Specifically the free version, as of now. Apologies if this has been discussed before, I did not see anything that answers my question from the search engine.
I just checked with a random chapter (1.35) from Tacitus’ Annals, and the result was pretty poor.
Check this out:
Vt seditionem attigit, ubi modestia militaris, ubi veteris disciplinae decus, quonam tribunos, quo centuriones exegissent, rogitans, nudant universi corpora…
which chatgpt translates as:
‘When he touched on the matter of sedition, there, where military modesty, the glory of ancient discipline, questioning where the tribunes, where the centurions had led, they all lay bare their bodies…’
It’s kind of a mess.

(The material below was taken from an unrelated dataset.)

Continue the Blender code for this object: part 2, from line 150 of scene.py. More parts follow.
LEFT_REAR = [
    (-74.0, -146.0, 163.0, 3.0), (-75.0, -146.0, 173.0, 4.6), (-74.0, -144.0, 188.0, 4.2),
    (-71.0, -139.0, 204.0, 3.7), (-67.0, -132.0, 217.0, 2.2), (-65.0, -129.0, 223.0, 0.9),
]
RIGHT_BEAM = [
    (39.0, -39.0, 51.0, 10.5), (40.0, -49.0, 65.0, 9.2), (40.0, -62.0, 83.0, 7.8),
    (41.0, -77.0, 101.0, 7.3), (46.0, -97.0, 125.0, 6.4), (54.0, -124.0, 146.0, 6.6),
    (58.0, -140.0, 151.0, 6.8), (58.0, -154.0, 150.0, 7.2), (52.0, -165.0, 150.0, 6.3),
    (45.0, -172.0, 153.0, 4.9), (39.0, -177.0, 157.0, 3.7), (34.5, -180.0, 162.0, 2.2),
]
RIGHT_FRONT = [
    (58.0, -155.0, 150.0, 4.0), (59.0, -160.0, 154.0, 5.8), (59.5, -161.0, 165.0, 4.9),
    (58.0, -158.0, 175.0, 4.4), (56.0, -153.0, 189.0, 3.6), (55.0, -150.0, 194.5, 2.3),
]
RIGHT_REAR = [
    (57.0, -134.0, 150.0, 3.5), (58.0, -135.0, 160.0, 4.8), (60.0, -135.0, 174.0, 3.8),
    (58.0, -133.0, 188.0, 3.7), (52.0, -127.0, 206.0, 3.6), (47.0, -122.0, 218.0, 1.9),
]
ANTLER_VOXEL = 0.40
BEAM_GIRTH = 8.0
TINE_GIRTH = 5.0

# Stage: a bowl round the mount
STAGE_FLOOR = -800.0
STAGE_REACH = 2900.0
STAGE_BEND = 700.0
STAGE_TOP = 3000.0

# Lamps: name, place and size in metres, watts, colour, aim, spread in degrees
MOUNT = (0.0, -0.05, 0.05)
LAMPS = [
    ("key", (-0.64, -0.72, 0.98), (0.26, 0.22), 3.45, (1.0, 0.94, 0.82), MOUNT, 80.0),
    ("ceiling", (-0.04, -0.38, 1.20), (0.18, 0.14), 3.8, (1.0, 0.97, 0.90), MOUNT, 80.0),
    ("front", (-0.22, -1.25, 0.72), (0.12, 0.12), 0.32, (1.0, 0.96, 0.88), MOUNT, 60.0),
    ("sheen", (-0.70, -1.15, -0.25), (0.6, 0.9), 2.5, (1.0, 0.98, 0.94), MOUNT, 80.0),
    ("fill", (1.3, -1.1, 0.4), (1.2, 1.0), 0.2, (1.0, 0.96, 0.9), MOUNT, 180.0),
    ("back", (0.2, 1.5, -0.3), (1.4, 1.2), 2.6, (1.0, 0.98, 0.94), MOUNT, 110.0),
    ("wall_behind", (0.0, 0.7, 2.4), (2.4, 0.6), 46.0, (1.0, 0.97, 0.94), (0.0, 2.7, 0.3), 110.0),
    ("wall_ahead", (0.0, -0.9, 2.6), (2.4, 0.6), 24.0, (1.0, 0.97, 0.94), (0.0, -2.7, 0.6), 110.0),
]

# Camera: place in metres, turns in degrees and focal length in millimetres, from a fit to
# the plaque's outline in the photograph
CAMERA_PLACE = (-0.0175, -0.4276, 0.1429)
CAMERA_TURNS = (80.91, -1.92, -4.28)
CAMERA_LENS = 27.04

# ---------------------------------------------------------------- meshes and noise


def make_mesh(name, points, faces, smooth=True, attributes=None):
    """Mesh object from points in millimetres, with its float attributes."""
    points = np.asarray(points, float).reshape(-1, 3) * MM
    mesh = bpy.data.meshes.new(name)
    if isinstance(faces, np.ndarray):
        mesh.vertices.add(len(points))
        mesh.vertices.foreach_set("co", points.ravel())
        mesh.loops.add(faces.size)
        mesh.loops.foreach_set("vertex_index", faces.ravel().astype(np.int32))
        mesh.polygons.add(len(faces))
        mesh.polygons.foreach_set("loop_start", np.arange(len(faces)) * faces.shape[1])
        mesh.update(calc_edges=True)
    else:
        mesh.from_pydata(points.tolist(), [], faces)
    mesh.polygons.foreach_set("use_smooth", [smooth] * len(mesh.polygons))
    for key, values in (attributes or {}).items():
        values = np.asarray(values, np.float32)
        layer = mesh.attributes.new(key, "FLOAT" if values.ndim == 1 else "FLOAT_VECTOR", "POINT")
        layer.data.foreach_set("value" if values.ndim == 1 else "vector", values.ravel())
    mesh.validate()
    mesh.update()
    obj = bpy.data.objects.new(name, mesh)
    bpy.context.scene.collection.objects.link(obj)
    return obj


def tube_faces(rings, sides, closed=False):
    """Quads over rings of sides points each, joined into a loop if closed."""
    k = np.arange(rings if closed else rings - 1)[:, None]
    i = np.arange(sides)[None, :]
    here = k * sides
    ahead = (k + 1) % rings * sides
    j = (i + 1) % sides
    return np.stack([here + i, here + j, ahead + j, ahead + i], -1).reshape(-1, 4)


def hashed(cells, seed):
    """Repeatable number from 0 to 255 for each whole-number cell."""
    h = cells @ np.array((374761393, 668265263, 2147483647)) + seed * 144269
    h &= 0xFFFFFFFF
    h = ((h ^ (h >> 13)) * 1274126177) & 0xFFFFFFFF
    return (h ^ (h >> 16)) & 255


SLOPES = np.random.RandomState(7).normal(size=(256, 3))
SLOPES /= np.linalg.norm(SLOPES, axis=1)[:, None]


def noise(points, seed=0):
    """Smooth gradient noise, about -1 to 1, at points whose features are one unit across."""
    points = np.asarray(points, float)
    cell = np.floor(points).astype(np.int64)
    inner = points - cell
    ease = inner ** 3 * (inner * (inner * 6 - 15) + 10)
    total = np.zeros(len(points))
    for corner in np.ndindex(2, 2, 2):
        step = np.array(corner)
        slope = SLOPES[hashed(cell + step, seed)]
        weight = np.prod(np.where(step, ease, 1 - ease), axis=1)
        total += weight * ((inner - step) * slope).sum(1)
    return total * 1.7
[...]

Rogitans relates to four clauses (starting with ubi, ubi, quonam and quo), so ‘… asking where [their] behaviour proper to soldiers [was], where [their] glory of old-fashioned discipline [had gone, vel sim.], etc.’ If it understood this, it wouldn’t have taken ubi to mean ‘there’. Also, it’s confused about the active subject of exegissent (which is also the unexpressed subject of nudant), since it’s not the tribunes or the centurions doing the driving out (which it should have known from tribunos, which is clearly accusative), but the soldiers Germanicus is addressing, who then lay bare their bodies.

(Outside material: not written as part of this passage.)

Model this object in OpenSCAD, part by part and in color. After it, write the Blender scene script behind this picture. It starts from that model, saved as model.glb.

Incidentally, I went back and gave it more context with a few sentences from chapter 34, but that didn’t help.
It might perform better with easier Latin, but this chapter isn’t terribly difficult.
Interesting. I did not expect such an answer. Maybe it has something to do with the fact you are giving a text with too few words to translate? Because right now I’m studying from a textbook(Teach Yourself Beginner’s Latin) and it was able to translate the paragraph on pp 41-42 perfectly afaics. Maybe it could use some stylistic editing, but it’s not bad or unacceptable at all. And based on what I’ve seen so far, chatgpt can translate really well(in general) if the text it is given is of good quantity.

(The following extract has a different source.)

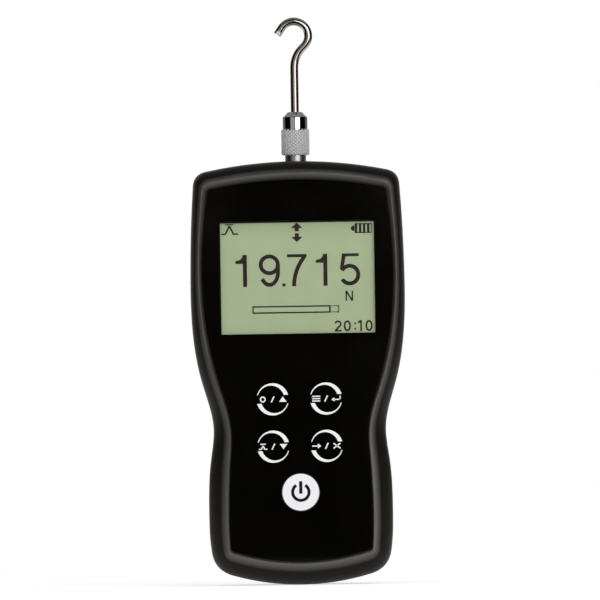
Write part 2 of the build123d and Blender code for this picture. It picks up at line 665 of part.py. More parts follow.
def case_screws():
    """Self-tapping screws that pull the two halves together from behind."""
    screws = []
    for x, height in both_sides(CASE_SCREWS):
        head = post(x, height, CASE_SCREW_HEAD_RADIUS, CASE_SCREW_SEAT - CASE_SCREW_HEAD_HEIGHT,
                    CASE_SCREW_SEAT)
        head = chamfer(head.edges().sort_by(Axis.Y)[-1], CASE_SCREW_HEAD_HEIGHT / 4)
        shank = post(x, height, CASE_SCREW_RADIUS - CASE_SCREW_GAP / 5, CASE_SCREW_SEAT, CASE_SCREW_TIP)
        blade = Rectangle(CASE_SCREW_DRIVE_SPAN, CASE_SCREW_DRIVE_WIDTH)
        cross = blade + Rot(0, 0, 90) * blade
        top = CASE_SCREW_SEAT - CASE_SCREW_HEAD_HEIGHT
        drive = slab(Pos(x, height) * cross, top, top + CASE_SCREW_DRIVE_DEPTH)
        screws.append(head + shank - drive)
    return screws


def cell_middles():
    """The X position of each battery cell."""
    pitch = 2 * (CELL_RADIUS + CELL_GAP)
    return [(count - (CELL_COUNT - 1) / 2) * pitch for count in range(CELL_COUNT)]


def battery_cells():
    """Cells side by side, each the other way up from the one before."""
    depth = DOOR_THICKNESS + DOOR_GAP + CELL_RADIUS + CELL_GAP
    low = BAY_BOTTOM + CONTACT_SPACE
    high = low + CELL_LENGTH + CELL_NUB_LENGTH
    cells = []
    for count, x in enumerate(cell_middles()):
        if count % 2:
            barrel = column(CELL_RADIUS, low, high - CELL_NUB_LENGTH, x, depth)
            nub = column(CELL_NUB_RADIUS, high - CELL_NUB_LENGTH, high, x, depth)
        else:
            barrel = column(CELL_RADIUS, low + CELL_NUB_LENGTH, high, x, depth)
            nub = column(CELL_NUB_RADIUS, low, low + CELL_NUB_LENGTH, x, depth)
        cells.append(barrel + nub)
    return cells


def battery_contacts():
    """Folded leaf contacts at both ends of the bay, one for each end of a cell."""
    depth = DOOR_THICKNESS + DOOR_GAP + CELL_RADIUS + CELL_GAP
    half, sheet = CONTACT_WIDTH / 2, CONTACT_THICKNESS
    fold = Polygon((-half, 0), (half, 0), (0, CONTACT_SPACE), align=None)
    room = Polygon((3 * sheet - half, sheet), (half - 3 * sheet, sheet),
                   (0, CONTACT_SPACE - 1.5 * sheet), align=None)
    leaf = extrude(Plane.YZ * (fold - room), CONTACT_WIDTH / 2, both=True)
    contacts = []
    for x in cell_middles():
        contacts.append(Pos(x, -depth, BAY_BOTTOM) * leaf)
        contacts.append(Pos(x, -depth, BAY_TOP) * Rot(180, 0, 0) * leaf)
    return contacts


# Chassis, stand mount and load cell

def mount_points():
    """The four threaded holes of the stand mount, as X and height."""
    half_x, half_z = MOUNT_SPACING_X / 2, MOUNT_SPACING_Z / 2
    return [(side * half_x, MOUNT_HEIGHT + end * half_z) for side in SIDES for end in SIDES]


def chassis_screw_points():
    """The countersunk screws of the bracket and the stop, as X and height."""
    bracket = (BRACKET_SCREW_SPREAD, BRACKET_HEIGHT + BRACKET_THICKNESS / 2)
    stop = (STOP_SCREW_SPREAD, (STOP_BOTTOM + STOP_TOP) / 2)
    return both_sides([bracket, stop])


def countersunk_form(x, height, grow):
    """A countersunk screw from the plate's back, grown in radius."""
    taper = CSK_HEAD_RADIUS - CSK_RADIUS
    head = Cone(CSK_RADIUS + grow, CSK_HEAD_RADIUS + grow, taper)
    head = Pos(x, -PLATE_BACK - taper / 2, height) * Rot(-90, 0, 0) * head
    return head + post(x, height, CSK_RADIUS + grow, PLATE_BACK, PLATE_BACK + CSK_LENGTH + grow)


def chassis_screws():
    """Countersunk screws that fasten the bracket and the stop to the plate."""
    screws = []
    for x, height in chassis_screw_points():
        key = slab(Pos(x, height) * RegularPolygon(1.4, 6), PLATE_BACK, PLATE_BACK + 1.2)
        screws.append(countersunk_form(x, height, 0) - key)
    return screws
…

I have asked it to give me a Latin paragraph in the style of Julius Caesar. It gave me the first paragraph from De Bello Gallico word for word.
I gave it Ovid Amores 1.1.1 and it told me it was the opening of Virgil’s Aeneid.
Maybe it works better for simple composition, as Chad tried last year:
I tested it on a few as well. It was woefully bad. The worst was when I gave it the 1st line of Lucan’s Pharsalia and it told me it was the first line of Horace _Odes_2.1. None of the words in that line were in the entire ode.